Mountain Oaks is like a traditional public school in two respects: it offers a wide array of extra-curricular activities for students and it has varied demographics. Mountain Oaks has inter-scholastic and intra-mural athletic teams, an Academic Decathlon squad, a school newspaper and yearbook, and many special interest clubs sponsored by interested parents and community members. The demographics of Mountain Oaks are similar to the nearby public schools. Roughly 1/3 of its students qualify for free or reduced lunches and many of its students were or would be identified as handicapped in a traditional school setting. Students come from single parent families and families where both parents work.

The most striking difference between Mountain Oaks School and the typical public school is the level of parent involvement.  Mountain Oak School parents want to provide an educational program that meets their children’s unique needs and they believe that the traditional public school cannot do that as well as they can. Before enrolling in Mountain Oaks, each parent commits to working four hours per month for the school. In keeping with California’s Independent Study guidelines, the parents agree to provide a minimum of four hours a day of supervised instruction for the core subjects for their child. This instruction can take place at home, on campus, or in some other venue. At first blush, this appears to be an unreasonable expectation for a parent, but since students are so engaged in their learning process and not limited to working during the normal school day, the four-hour commitment is much less onerous. The internet and the Mountain Oaks’ warehouse are full of instructional materials, and the student’s mentor-teacher, Mountain Oaks parent volunteers, and the Mountain Oaks staff have a network of resources to support the parent’s effort.

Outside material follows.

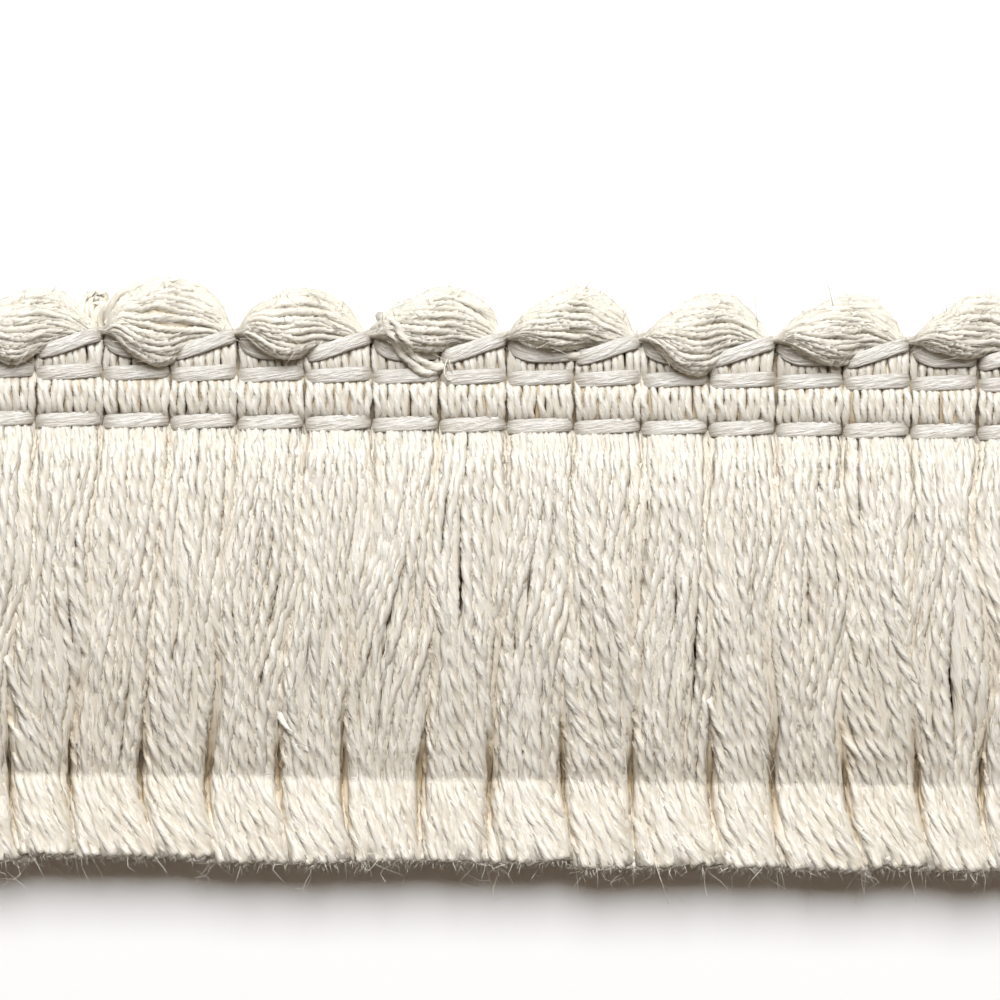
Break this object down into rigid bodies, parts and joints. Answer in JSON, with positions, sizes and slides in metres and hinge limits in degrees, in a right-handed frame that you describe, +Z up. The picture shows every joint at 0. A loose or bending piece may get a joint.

As budget crises force districts to reduce the length of the school year, to limit the number of elective courses and extra-curricular activities, and to abandon popular programs such as enrichment and elementary art and music, public schools will become less inviting and less personal. As the institution of NCLB forces all schools to narrow their curriculum focus to boost test scores, they will find it more difficult to meet the unique needs of individual students. Mountain Oaks School offers a low cost, high performing alternative to the traditional public school. It replaces the rigid factory design with a flexible network design. It replaces a one-size-fits all mentality with a customer focus. It replaces a regulatory environment with a nurturing one. It replaces an Industrial Age organizational pattern with one for the Information Age. In Calaveras County, the School Board and administration found a way to merge the homeschooling movement with public schooling and they encouraged homeschooling parents to design their own learning environment. If public schools hold fast to the factory school model, their school buildings will soon be as empty and forlorn as the steel mills in the Rust Belt. If public schools are open to new ideas, they may redefine “school” and find a powerful way to connect with students and parents. It happened in the foothills of the Sierras. It can happen in your community.